The biggest addition, and something that I've quickly become a fan of, is the Power Crush. Each character has several Power Crush moves, and they're quite special: Attacks flagged as Power Crush let you continue your attack even while you're being hit by mid and high attacks.
This let me push an advantage on a player, which was particularly useful when playing bigger characters, as trying to attack faster characters often led to death by a thousand cuts as I tried to get close and was repeatedly zoned out with a series of quick attacks. This way, I can take the damage still but use it to belt a guy upside the head. The other guy has a few seconds to get out of the way or use a low attack to interrupt.
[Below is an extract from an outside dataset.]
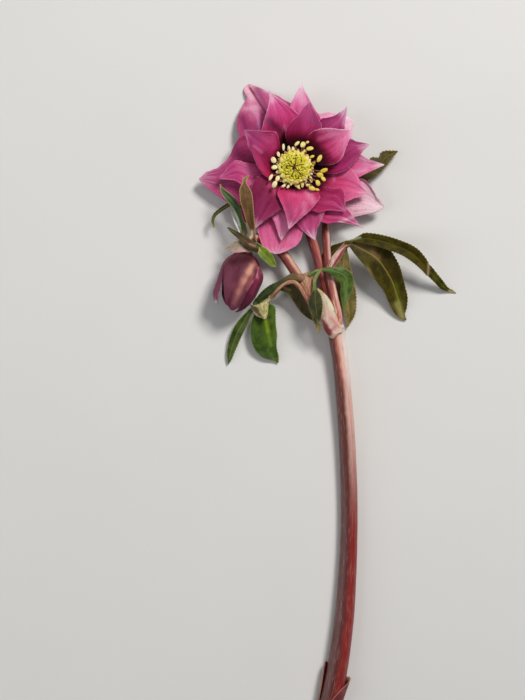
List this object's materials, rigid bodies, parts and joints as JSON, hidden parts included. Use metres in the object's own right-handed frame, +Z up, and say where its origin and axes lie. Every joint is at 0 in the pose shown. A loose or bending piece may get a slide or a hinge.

So, that's Tekken 7's fighting. It does what it does very well, and although the learning curve is practically vertical, it also does what it does with some finesse, and it's hard not to be appreciative of what the developers are doing.
However, all of the work is being let down by the packaging around the fight system. Tekken 7 doesn't have a wealth of content, and most of it is torn from the arcade version. There's an added story mode, but it's atrocious, as throwaway as it is difficult.
The idea is that the story mode would act as a tutorial, perhaps, but it often makes you fight several people in a row, and losing a single round against multiple opponents throws you back to a checkpoint. Also, you can hit a button in story mode that makes all of your moves trigger with a single button, meaning you're learning the game all wrong.
Aside from the story mode, which was so boring I couldn't force myself through it, there's an arcade mode which is short and sweet and a treasure battle which gives you money to customise your characters.
To launch a fighting game like this with such a lack of single-player content in the wake of Injustice 2, which sprayed great content everywhere like a firehose? There's a sense that Tekken 7 is just a little bit too late.
As a result, there's only the online battle mode to appeal, something with the high skill ceiling of all fighting games. Players looking for a single-player experience would be better served basically anywhere else, and although it's a competent brawler, it's hard to recommend this over the many other great fighting games that have launched or will launch throughout the year.
K.O.
Want to comment? Please log in.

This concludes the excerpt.